**Problem to work on**
Repeat exactly the lines from the start of the material below up to and including the "const clipCentreY = 1.7;" line.

**Records shown**
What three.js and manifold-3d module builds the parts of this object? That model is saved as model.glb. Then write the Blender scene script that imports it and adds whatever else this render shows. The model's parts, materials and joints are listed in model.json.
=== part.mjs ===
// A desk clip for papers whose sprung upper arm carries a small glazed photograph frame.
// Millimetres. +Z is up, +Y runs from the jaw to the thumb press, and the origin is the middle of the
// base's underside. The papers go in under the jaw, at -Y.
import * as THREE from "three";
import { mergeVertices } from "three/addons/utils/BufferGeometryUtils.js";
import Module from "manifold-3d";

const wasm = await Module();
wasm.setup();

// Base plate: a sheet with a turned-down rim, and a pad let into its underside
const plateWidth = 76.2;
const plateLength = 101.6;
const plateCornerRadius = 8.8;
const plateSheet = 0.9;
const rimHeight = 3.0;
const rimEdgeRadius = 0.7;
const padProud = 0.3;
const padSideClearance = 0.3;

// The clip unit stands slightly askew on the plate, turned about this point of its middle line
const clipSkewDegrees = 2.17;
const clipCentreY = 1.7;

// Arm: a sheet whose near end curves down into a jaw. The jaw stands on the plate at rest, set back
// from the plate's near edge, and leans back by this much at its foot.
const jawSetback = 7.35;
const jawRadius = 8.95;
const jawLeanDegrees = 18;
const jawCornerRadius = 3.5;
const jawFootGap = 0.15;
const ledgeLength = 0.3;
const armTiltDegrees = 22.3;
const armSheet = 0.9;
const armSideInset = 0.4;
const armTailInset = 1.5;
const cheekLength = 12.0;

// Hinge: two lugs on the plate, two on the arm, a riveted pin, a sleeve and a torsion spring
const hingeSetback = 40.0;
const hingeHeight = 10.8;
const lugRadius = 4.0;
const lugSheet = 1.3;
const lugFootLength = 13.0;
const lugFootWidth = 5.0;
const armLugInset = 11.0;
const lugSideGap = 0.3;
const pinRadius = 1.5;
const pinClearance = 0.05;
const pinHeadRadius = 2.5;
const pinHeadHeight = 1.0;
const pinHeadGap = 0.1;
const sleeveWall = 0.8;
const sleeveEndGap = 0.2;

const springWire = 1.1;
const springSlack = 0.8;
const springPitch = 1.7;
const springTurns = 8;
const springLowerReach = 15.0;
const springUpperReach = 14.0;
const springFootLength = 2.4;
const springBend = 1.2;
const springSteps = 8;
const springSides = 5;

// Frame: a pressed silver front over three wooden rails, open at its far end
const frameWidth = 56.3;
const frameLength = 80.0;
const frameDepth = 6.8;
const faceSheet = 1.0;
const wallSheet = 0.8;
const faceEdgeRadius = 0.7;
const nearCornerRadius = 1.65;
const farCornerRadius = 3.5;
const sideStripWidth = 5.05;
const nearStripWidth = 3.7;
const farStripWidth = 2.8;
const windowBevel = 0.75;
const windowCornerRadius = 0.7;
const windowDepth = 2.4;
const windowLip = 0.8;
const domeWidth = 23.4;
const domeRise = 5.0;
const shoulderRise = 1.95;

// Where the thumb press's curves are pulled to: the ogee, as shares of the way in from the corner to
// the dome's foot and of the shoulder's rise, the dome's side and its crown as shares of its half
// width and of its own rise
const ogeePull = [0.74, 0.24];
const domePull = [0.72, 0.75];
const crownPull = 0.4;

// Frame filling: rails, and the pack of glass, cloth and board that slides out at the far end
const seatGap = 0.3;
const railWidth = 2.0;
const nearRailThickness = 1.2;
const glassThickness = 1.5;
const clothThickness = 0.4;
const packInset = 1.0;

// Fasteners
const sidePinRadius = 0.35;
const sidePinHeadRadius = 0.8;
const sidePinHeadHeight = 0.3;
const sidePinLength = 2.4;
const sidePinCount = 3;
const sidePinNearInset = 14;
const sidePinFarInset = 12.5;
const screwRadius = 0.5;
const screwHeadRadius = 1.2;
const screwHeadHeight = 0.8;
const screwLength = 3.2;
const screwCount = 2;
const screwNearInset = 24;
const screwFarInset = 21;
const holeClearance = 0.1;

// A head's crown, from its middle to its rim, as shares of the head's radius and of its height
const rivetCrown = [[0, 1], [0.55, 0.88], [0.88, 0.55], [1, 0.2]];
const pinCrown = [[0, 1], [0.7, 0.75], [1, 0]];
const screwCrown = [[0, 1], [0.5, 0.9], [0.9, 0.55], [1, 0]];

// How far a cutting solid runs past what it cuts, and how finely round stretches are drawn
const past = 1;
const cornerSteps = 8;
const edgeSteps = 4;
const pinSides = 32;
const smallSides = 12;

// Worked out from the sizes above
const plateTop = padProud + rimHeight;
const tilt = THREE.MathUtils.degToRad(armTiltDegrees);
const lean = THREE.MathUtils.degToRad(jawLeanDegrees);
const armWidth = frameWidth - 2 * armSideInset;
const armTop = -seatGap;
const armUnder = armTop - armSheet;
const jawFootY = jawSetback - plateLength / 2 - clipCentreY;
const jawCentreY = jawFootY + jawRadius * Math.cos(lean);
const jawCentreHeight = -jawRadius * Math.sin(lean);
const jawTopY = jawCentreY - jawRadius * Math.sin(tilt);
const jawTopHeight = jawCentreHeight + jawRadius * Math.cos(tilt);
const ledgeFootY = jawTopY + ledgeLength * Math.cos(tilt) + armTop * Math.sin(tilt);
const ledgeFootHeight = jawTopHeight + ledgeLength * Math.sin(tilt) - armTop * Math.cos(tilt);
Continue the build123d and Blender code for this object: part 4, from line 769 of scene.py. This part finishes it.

**Response**
What three.js and manifold-3d module builds the parts of this object? That model is saved as model.glb. Then write the Blender scene script that imports it and adds whatever else this render shows. The model's parts, materials and joints are listed in model.json.
=== part.mjs ===
// A desk clip for papers whose sprung upper arm carries a small glazed photograph frame.
// Millimetres. +Z is up, +Y runs from the jaw to the thumb press, and the origin is the middle of the
// base's underside. The papers go in under the jaw, at -Y.
import * as THREE from "three";
import { mergeVertices } from "three/addons/utils/BufferGeometryUtils.js";
import Module from "manifold-3d";

const wasm = await Module();
wasm.setup();

// Base plate: a sheet with a turned-down rim, and a pad let into its underside
const plateWidth = 76.2;
const plateLength = 101.6;
const plateCornerRadius = 8.8;
const plateSheet = 0.9;
const rimHeight = 3.0;
const rimEdgeRadius = 0.7;
const padProud = 0.3;
const padSideClearance = 0.3;

// The clip unit stands slightly askew on the plate, turned about this point of its middle line
const clipSkewDegrees = 2.17;
const clipCentreY = 1.7;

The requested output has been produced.